THE REQUEST - Please restate the following records word for word.

SUPPLIED RECORDS -
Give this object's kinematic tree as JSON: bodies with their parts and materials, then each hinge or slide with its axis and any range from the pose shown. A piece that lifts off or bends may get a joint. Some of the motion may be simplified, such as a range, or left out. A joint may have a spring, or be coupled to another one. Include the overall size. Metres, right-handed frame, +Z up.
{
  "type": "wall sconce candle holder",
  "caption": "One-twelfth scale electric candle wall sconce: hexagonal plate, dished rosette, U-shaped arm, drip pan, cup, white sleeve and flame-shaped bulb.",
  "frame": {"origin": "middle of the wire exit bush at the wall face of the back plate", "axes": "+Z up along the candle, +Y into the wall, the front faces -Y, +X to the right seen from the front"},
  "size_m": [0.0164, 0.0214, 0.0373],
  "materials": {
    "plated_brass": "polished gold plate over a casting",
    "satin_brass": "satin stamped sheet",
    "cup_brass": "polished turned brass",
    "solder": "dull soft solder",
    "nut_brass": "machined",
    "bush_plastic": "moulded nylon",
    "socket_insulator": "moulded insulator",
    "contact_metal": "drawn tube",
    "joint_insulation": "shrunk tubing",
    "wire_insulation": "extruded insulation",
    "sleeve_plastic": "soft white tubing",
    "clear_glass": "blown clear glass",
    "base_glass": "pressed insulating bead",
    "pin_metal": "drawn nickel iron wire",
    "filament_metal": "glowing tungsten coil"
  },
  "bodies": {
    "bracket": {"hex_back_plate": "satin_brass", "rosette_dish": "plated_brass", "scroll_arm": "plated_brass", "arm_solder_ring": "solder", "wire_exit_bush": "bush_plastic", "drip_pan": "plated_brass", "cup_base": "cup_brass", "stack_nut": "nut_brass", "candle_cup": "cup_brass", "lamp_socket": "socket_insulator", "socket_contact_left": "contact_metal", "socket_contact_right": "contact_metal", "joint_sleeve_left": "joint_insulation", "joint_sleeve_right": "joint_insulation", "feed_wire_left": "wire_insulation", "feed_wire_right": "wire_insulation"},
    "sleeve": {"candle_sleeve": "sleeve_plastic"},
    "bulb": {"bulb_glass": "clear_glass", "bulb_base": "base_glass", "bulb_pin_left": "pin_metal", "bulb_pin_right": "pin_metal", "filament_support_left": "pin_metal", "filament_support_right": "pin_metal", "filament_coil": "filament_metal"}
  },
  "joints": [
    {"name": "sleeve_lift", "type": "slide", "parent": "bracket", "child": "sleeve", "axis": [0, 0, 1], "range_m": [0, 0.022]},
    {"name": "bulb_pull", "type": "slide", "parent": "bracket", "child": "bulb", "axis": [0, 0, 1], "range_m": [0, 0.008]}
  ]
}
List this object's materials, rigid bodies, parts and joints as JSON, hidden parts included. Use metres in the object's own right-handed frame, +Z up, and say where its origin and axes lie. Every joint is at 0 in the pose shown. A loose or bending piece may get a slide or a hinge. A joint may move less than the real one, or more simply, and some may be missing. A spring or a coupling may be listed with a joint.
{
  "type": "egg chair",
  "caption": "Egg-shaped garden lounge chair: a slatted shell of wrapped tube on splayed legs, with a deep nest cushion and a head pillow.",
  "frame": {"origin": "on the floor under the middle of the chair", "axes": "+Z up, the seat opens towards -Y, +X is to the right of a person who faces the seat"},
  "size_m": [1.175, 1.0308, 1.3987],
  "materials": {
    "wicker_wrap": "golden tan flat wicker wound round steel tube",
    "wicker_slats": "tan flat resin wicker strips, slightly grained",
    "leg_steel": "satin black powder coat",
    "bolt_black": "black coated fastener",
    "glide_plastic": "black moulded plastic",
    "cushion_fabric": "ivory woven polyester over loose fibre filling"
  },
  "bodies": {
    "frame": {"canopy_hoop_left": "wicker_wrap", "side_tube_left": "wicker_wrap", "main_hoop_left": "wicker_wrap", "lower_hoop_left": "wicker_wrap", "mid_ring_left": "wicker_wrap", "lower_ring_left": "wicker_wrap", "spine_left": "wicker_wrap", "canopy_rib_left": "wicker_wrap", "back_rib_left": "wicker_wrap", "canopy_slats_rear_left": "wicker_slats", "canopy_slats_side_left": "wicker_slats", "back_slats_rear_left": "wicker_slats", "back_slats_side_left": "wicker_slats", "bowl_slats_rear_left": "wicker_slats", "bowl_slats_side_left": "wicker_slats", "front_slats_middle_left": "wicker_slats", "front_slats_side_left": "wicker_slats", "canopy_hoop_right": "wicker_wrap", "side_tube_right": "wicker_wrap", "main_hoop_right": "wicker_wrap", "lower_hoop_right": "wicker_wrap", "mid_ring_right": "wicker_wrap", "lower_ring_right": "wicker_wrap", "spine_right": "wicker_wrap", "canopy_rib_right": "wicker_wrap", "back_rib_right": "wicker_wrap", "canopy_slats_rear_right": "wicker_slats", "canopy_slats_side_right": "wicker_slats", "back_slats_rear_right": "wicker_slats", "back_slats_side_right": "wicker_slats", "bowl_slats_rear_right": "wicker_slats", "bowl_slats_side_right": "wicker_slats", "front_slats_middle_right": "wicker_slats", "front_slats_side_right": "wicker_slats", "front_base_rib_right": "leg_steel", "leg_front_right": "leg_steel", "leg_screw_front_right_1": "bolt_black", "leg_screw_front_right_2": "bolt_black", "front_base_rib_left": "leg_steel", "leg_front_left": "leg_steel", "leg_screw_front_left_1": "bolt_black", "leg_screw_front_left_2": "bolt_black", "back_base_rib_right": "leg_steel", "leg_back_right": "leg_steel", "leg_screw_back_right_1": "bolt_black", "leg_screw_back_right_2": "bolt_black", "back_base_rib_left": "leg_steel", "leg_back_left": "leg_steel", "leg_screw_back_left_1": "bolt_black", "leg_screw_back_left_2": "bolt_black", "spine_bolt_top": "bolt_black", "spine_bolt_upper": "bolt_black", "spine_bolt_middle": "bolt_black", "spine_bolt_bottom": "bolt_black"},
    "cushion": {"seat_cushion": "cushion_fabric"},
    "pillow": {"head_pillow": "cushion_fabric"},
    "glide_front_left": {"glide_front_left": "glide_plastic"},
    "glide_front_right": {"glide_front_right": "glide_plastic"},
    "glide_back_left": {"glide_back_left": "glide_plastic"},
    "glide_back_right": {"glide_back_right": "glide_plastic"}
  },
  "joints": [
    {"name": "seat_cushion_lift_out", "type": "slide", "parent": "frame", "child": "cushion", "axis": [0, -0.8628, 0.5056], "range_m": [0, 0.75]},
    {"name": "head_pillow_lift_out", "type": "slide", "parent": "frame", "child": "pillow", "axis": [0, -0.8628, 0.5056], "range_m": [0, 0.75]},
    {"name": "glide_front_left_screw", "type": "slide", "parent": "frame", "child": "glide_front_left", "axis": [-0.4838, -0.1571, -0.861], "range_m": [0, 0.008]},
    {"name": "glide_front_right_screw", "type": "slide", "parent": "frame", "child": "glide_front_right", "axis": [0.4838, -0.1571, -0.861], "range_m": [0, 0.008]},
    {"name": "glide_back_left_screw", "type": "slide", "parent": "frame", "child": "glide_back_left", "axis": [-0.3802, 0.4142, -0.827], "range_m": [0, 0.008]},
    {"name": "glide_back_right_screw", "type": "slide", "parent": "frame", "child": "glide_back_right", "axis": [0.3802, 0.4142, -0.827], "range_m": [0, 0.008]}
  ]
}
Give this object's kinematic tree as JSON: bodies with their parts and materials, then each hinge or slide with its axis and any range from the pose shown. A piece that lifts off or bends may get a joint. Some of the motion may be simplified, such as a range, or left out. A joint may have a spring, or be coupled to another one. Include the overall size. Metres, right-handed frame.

THE COMPLETED TASK -
Give this object's kinematic tree as JSON: bodies with their parts and materials, then each hinge or slide with its axis and any range from the pose shown. A piece that lifts off or bends may get a joint. Some of the motion may be simplified, such as a range, or left out. A joint may have a spring, or be coupled to another one. Include the overall size. Metres, right-handed frame, +Z up.
{
  "type": "wall sconce candle holder",
  "caption": "One-twelfth scale electric candle wall sconce: hexagonal plate, dished rosette, U-shaped arm, drip pan, cup, white sleeve and flame-shaped bulb.",
  "frame": {"origin": "middle of the wire exit bush at the wall face of the back plate", "axes": "+Z up along the candle, +Y into the wall, the front faces -Y, +X to the right seen from the front"},
  "size_m": [0.0164, 0.0214, 0.0373],
  "materials": {
    "plated_brass": "polished gold plate over a casting",
    "satin_brass": "satin stamped sheet",
    "cup_brass": "polished turned brass",
    "solder": "dull soft solder",
    "nut_brass": "machined",
    "bush_plastic": "moulded nylon",
    "socket_insulator": "moulded insulator",
    "contact_metal": "drawn tube",
    "joint_insulation": "shrunk tubing",
    "wire_insulation": "extruded insulation",
    "sleeve_plastic": "soft white tubing",
    "clear_glass": "blown clear glass",
    "base_glass": "pressed insulating bead",
    "pin_metal": "drawn nickel iron wire",
    "filament_metal": "glowing tungsten coil"
  },
  "bodies": {
    "bracket": {"hex_back_plate": "satin_brass", "rosette_dish": "plated_brass", "scroll_arm": "plated_brass", "arm_solder_ring": "solder", "wire_exit_bush": "bush_plastic", "drip_pan": "plated_brass", "cup_base": "cup_brass", "stack_nut": "nut_brass", "candle_cup": "cup_brass", "lamp_socket": "socket_insulator", "socket_contact_left": "contact_metal", "socket_contact_right": "contact_metal", "joint_sleeve_left": "joint_insulation", "joint_sleeve_right": "joint_insulation", "feed_wire_left": "wire_insulation", "feed_wire_right": "wire_insulation"},
    "sleeve": {"candle_sleeve": "sleeve_plastic"},
    "bulb": {"bulb_glass": "clear_glass", "bulb_base": "base_glass", "bulb_pin_left": "pin_metal", "bulb_pin_right": "pin_metal", "filament_support_left": "pin_metal", "filament_support_right": "pin_metal", "filament_coil": "filament_metal"}
  },
  "joints": [
    {"name": "sleeve_lift", "type": "slide", "parent": "bracket", "child": "sleeve", "axis": [0, 0, 1], "range_m": [0, 0.022]},
    {"name": "bulb_pull", "type": "slide", "parent": "bracket", "child": "bulb", "axis": [0, 0, 1], "range_m": [0, 0.008]}
  ]
}
List this object's materials, rigid bodies, parts and joints as JSON, hidden parts included. Use metres in the object's own right-handed frame, +Z up, and say where its origin and axes lie. Every joint is at 0 in the pose shown. A loose or bending piece may get a slide or a hinge. A joint may move less than the real one, or more simply, and some may be missing. A spring or a coupling may be listed with a joint.
{
  "type": "egg chair",
  "caption": "Egg-shaped garden lounge chair: a slatted shell of wrapped tube on splayed legs, with a deep nest cushion and a head pillow.",
  "frame": {"origin": "on the floor under the middle of the chair", "axes": "+Z up, the seat opens towards -Y, +X is to the right of a person who faces the seat"},
  "size_m": [1.175, 1.0308, 1.3987],
  "materials": {
    "wicker_wrap": "golden tan flat wicker wound round steel tube",
    "wicker_slats": "tan flat resin wicker strips, slightly grained",
    "leg_steel": "satin black powder coat",
    "bolt_black": "black coated fastener",
    "glide_plastic": "black moulded plastic",
    "cushion_fabric": "ivory woven polyester over loose fibre filling"
  },
  "bodies": {
    "frame": {"canopy_hoop_left": "wicker_wrap", "side_tube_left": "wicker_wrap", "main_hoop_left": "wicker_wrap", "lower_hoop_left": "wicker_wrap", "mid_ring_left": "wicker_wrap", "lower_ring_left": "wicker_wrap", "spine_left": "wicker_wrap", "canopy_rib_left": "wicker_wrap", "back_rib_left": "wicker_wrap", "canopy_slats_rear_left": "wicker_slats", "canopy_slats_side_left": "wicker_slats", "back_slats_rear_left": "wicker_slats", "back_slats_side_left": "wicker_slats", "bowl_slats_rear_left": "wicker_slats", "bowl_slats_side_left": "wicker_slats", "front_slats_middle_left": "wicker_slats", "front_slats_side_left": "wicker_slats", "canopy_hoop_right": "wicker_wrap", "side_tube_right": "wicker_wrap", "main_hoop_right": "wicker_wrap", "lower_hoop_right": "wicker_wrap", "mid_ring_right": "wicker_wrap", "lower_ring_right": "wicker_wrap", "spine_right": "wicker_wrap", "canopy_rib_right": "wicker_wrap", "back_rib_right": "wicker_wrap", "canopy_slats_rear_right": "wicker_slats", "canopy_slats_side_right": "wicker_slats", "back_slats_rear_right": "wicker_slats", "back_slats_side_right": "wicker_slats", "bowl_slats_rear_right": "wicker_slats", "bowl_slats_side_right": "wicker_slats", "front_slats_middle_right": "wicker_slats", "front_slats_side_right": "wicker_slats", "front_base_rib_right": "leg_steel", "leg_front_right": "leg_steel", "leg_screw_front_right_1": "bolt_black", "leg_screw_front_right_2": "bolt_black", "front_base_rib_left": "leg_steel", "leg_front_left": "leg_steel", "leg_screw_front_left_1": "bolt_black", "leg_screw_front_left_2": "bolt_black", "back_base_rib_right": "leg_steel", "leg_back_right": "leg_steel", "leg_screw_back_right_1": "bolt_black", "leg_screw_back_right_2": "bolt_black", "back_base_rib_left": "leg_steel", "leg_back_left": "leg_steel", "leg_screw_back_left_1": "bolt_black", "leg_screw_back_left_2": "bolt_black", "spine_bolt_top": "bolt_black", "spine_bolt_upper": "bolt_black", "spine_bolt_middle": "bolt_black", "spine_bolt_bottom": "bolt_black"},
    "cushion": {"seat_cushion": "cushion_fabric"},
    "pillow": {"head_pillow": "cushion_fabric"},
    "glide_front_left": {"glide_front_left": "glide_plastic"},
    "glide_front_right": {"glide_front_right": "glide_plastic"},
    "glide_back_left": {"glide_back_left": "glide_plastic"},
    "glide_back_right": {"glide_back_right": "glide_plastic"}
  },
  "joints": [
    {"name": "seat_cushion_lift_out", "type": "slide", "parent": "frame", "child": "cushion", "axis": [0, -0.8628, 0.5056], "range_m": [0, 0.75]},
    {"name": "head_pillow_lift_out", "type": "slide", "parent": "frame", "child": "pillow", "axis": [0, -0.8628, 0.5056], "range_m": [0, 0.75]},
    {"name": "glide_front_left_screw", "type": "slide", "parent": "frame", "child": "glide_front_left", "axis": [-0.4838, -0.1571, -0.861], "range_m": [0, 0.008]},
    {"name": "glide_front_right_screw", "type": "slide", "parent": "frame", "child": "glide_front_right", "axis": [0.4838, -0.1571, -0.861], "range_m": [0, 0.008]},
    {"name": "glide_back_left_screw", "type": "slide", "parent": "frame", "child": "glide_back_left", "axis": [-0.3802, 0.4142, -0.827], "range_m": [0, 0.008]},
    {"name": "glide_back_right_screw", "type": "slide", "parent": "frame", "child": "glide_back_right", "axis": [0.3802, 0.4142, -0.827], "range_m": [0, 0.008]}
  ]
}
Give this object's kinematic tree as JSON: bodies with their parts and materials, then each hinge or slide with its axis and any range from the pose shown. A piece that lifts off or bends may get a joint. Some of the motion may be simplified, such as a range, or left out. A joint may have a spring, or be coupled to another one. Include the overall size. Metres, right-handed frame.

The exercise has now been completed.